═════ Given records

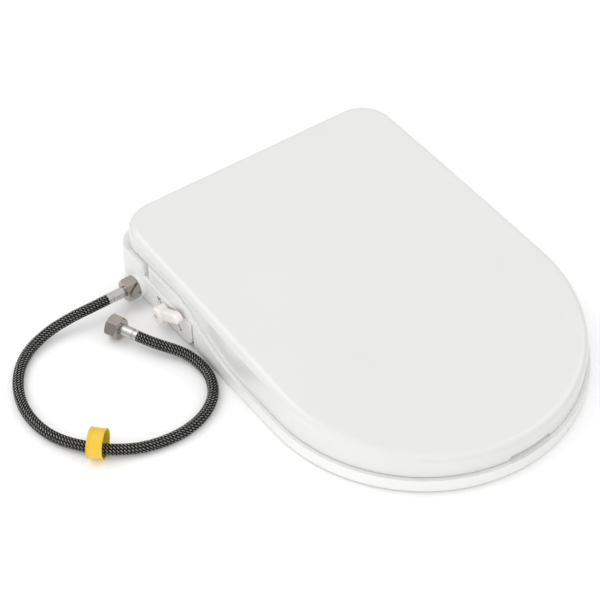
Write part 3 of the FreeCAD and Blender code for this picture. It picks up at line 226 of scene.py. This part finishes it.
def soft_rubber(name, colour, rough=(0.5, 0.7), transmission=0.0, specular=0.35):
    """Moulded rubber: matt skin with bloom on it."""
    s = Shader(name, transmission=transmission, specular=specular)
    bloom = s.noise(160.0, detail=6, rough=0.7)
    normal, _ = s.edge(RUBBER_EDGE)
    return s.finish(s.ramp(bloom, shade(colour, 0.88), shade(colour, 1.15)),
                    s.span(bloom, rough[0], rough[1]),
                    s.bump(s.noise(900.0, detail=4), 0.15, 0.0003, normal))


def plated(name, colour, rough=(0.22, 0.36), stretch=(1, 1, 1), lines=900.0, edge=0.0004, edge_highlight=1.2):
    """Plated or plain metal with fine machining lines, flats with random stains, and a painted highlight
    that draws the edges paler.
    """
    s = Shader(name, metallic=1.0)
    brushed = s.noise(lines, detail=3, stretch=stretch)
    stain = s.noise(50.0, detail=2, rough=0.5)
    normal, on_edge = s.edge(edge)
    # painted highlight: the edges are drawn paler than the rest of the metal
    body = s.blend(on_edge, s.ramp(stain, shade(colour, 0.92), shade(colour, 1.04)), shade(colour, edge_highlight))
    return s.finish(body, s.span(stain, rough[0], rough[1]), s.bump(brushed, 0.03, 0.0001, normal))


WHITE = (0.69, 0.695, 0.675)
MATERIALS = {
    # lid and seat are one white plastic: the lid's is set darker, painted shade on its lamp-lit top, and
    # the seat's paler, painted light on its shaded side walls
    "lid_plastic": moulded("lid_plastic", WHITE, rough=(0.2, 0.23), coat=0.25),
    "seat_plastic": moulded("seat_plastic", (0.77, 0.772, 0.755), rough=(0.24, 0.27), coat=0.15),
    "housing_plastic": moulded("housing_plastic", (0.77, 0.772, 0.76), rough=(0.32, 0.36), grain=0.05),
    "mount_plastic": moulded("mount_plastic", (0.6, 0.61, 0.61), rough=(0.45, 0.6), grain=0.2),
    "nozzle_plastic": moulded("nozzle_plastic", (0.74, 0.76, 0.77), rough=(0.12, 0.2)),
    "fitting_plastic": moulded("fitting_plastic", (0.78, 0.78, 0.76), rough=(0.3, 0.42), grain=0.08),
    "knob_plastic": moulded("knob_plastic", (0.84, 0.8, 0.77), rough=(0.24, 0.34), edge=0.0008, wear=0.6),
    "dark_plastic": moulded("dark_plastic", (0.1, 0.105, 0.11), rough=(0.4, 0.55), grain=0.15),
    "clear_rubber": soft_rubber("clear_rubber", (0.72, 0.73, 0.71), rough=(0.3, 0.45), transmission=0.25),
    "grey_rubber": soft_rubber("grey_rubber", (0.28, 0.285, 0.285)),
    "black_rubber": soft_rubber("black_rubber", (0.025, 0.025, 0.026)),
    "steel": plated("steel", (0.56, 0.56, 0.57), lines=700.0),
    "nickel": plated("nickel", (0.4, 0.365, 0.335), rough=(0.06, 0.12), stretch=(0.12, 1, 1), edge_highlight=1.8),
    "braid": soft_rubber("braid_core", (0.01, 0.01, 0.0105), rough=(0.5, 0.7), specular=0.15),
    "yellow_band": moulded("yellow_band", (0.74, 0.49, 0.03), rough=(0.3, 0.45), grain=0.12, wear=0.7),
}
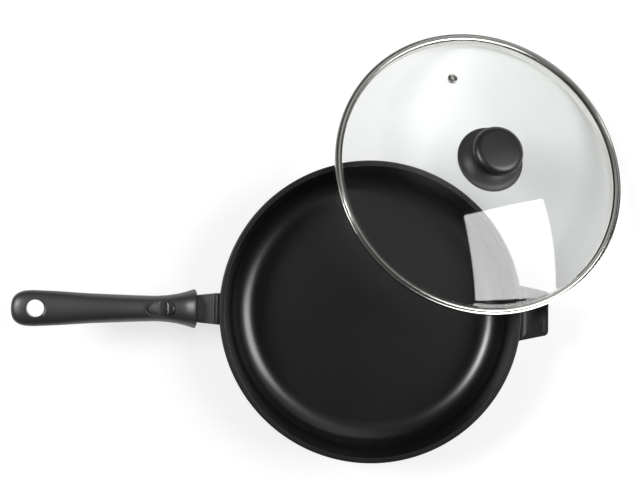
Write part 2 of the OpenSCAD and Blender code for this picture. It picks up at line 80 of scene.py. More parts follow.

══════════

◆ Work required ◆
Every record above needs to be repeated word for word.

◆ Complete response ◆
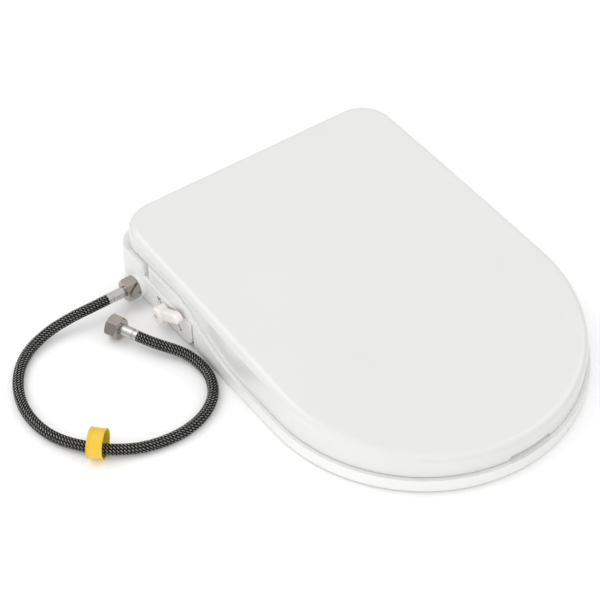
Write part 3 of the FreeCAD and Blender code for this picture. It picks up at line 226 of scene.py. This part finishes it.
def soft_rubber(name, colour, rough=(0.5, 0.7), transmission=0.0, specular=0.35):
    """Moulded rubber: matt skin with bloom on it."""
    s = Shader(name, transmission=transmission, specular=specular)
    bloom = s.noise(160.0, detail=6, rough=0.7)
    normal, _ = s.edge(RUBBER_EDGE)
    return s.finish(s.ramp(bloom, shade(colour, 0.88), shade(colour, 1.15)),
                    s.span(bloom, rough[0], rough[1]),
                    s.bump(s.noise(900.0, detail=4), 0.15, 0.0003, normal))


def plated(name, colour, rough=(0.22, 0.36), stretch=(1, 1, 1), lines=900.0, edge=0.0004, edge_highlight=1.2):
    """Plated or plain metal with fine machining lines, flats with random stains, and a painted highlight
    that draws the edges paler.
    """
    s = Shader(name, metallic=1.0)
    brushed = s.noise(lines, detail=3, stretch=stretch)
    stain = s.noise(50.0, detail=2, rough=0.5)
    normal, on_edge = s.edge(edge)
    # painted highlight: the edges are drawn paler than the rest of the metal
    body = s.blend(on_edge, s.ramp(stain, shade(colour, 0.92), shade(colour, 1.04)), shade(colour, edge_highlight))
    return s.finish(body, s.span(stain, rough[0], rough[1]), s.bump(brushed, 0.03, 0.0001, normal))


WHITE = (0.69, 0.695, 0.675)
MATERIALS = {
    # lid and seat are one white plastic: the lid's is set darker, painted shade on its lamp-lit top, and
    # the seat's paler, painted light on its shaded side walls
    "lid_plastic": moulded("lid_plastic", WHITE, rough=(0.2, 0.23), coat=0.25),
    "seat_plastic": moulded("seat_plastic", (0.77, 0.772, 0.755), rough=(0.24, 0.27), coat=0.15),
    "housing_plastic": moulded("housing_plastic", (0.77, 0.772, 0.76), rough=(0.32, 0.36), grain=0.05),
    "mount_plastic": moulded("mount_plastic", (0.6, 0.61, 0.61), rough=(0.45, 0.6), grain=0.2),
    "nozzle_plastic": moulded("nozzle_plastic", (0.74, 0.76, 0.77), rough=(0.12, 0.2)),
    "fitting_plastic": moulded("fitting_plastic", (0.78, 0.78, 0.76), rough=(0.3, 0.42), grain=0.08),
    "knob_plastic": moulded("knob_plastic", (0.84, 0.8, 0.77), rough=(0.24, 0.34), edge=0.0008, wear=0.6),
    "dark_plastic": moulded("dark_plastic", (0.1, 0.105, 0.11), rough=(0.4, 0.55), grain=0.15),
    "clear_rubber": soft_rubber("clear_rubber", (0.72, 0.73, 0.71), rough=(0.3, 0.45), transmission=0.25),
    "grey_rubber": soft_rubber("grey_rubber", (0.28, 0.285, 0.285)),
    "black_rubber": soft_rubber("black_rubber", (0.025, 0.025, 0.026)),
    "steel": plated("steel", (0.56, 0.56, 0.57), lines=700.0),
    "nickel": plated("nickel", (0.4, 0.365, 0.335), rough=(0.06, 0.12), stretch=(0.12, 1, 1), edge_highlight=1.8),
    "braid": soft_rubber("braid_core", (0.01, 0.01, 0.0105), rough=(0.5, 0.7), specular=0.15),
    "yellow_band": moulded("yellow_band", (0.74, 0.49, 0.03), rough=(0.3, 0.45), grain=0.12, wear=0.7),
}
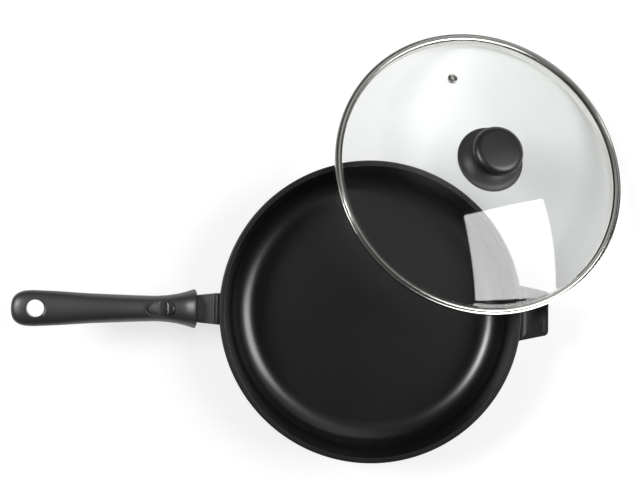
Write part 2 of the OpenSCAD and Blender code for this picture. It picks up at line 80 of scene.py. More parts follow.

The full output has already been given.